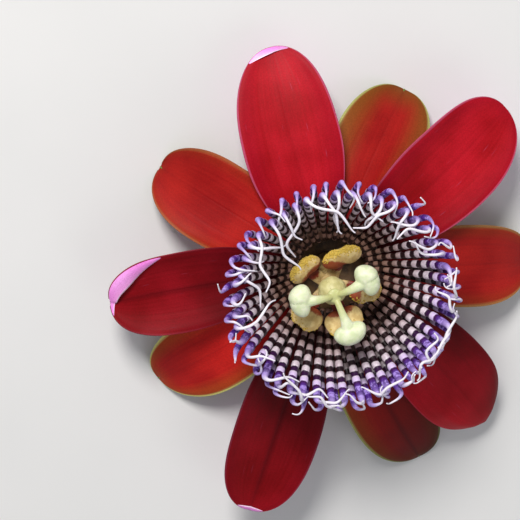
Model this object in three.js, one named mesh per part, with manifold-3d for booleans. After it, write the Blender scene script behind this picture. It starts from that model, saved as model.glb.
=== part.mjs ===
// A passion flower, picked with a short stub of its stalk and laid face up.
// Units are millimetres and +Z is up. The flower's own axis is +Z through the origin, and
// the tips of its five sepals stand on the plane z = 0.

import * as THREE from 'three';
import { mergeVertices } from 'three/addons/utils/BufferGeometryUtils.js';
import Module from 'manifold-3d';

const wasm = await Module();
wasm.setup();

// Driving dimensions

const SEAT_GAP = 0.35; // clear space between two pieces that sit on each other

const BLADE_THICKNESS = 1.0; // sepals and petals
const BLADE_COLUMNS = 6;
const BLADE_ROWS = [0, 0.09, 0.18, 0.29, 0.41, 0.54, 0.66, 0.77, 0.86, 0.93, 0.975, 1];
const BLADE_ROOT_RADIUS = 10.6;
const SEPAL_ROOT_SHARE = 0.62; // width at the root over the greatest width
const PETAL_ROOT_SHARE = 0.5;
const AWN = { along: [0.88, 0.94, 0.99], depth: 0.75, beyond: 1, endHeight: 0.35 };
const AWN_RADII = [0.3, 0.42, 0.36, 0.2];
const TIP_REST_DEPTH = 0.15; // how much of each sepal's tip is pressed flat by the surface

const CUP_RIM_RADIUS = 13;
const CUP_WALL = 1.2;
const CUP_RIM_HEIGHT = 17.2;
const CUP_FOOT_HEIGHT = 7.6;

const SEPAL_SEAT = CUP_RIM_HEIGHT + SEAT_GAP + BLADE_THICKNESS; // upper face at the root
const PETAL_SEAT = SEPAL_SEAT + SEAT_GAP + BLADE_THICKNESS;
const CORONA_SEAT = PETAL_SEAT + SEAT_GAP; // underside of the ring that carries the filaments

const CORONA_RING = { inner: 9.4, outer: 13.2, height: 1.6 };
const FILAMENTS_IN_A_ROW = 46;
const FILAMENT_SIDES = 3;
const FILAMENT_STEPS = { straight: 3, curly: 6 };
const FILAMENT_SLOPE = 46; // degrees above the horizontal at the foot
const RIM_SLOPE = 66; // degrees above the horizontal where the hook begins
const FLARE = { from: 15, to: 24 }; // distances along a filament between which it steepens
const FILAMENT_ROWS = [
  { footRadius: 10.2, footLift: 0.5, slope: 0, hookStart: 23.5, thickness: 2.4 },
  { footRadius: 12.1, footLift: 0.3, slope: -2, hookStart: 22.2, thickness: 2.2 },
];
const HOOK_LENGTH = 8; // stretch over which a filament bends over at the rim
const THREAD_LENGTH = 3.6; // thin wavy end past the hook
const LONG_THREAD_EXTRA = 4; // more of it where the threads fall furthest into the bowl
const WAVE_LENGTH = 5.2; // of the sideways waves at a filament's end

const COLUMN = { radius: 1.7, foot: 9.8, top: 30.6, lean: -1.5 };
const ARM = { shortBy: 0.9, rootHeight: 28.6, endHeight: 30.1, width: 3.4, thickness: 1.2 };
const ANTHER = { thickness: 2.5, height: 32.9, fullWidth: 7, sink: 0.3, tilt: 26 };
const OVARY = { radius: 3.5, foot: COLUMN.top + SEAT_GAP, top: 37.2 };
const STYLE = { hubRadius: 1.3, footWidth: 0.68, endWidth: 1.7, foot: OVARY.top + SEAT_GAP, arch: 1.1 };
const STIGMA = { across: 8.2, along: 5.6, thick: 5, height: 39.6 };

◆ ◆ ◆

**STATED PROBLEM:** Return exactly the leading lines of the listing, stopping after the line in which "const SEAT_GAP = 0.35;" occurs.

**OUTPUT BELOW:**
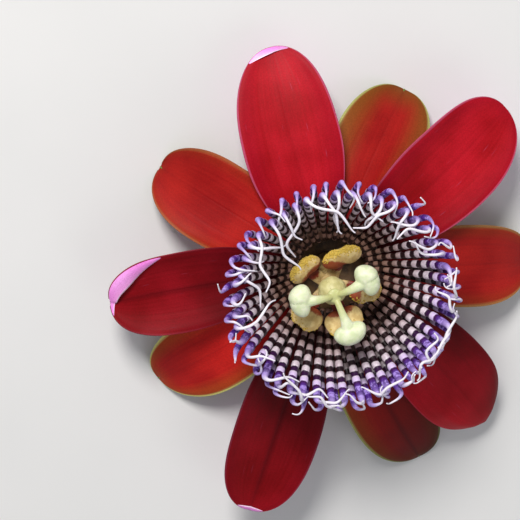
Model this object in three.js, one named mesh per part, with manifold-3d for booleans. After it, write the Blender scene script behind this picture. It starts from that model, saved as model.glb.
=== part.mjs ===
// A passion flower, picked with a short stub of its stalk and laid face up.
// Units are millimetres and +Z is up. The flower's own axis is +Z through the origin, and
// the tips of its five sepals stand on the plane z = 0.

import * as THREE from 'three';
import { mergeVertices } from 'three/addons/utils/BufferGeometryUtils.js';
import Module from 'manifold-3d';

const wasm = await Module();
wasm.setup();

// Driving dimensions

const SEAT_GAP = 0.35; // clear space between two pieces that sit on each other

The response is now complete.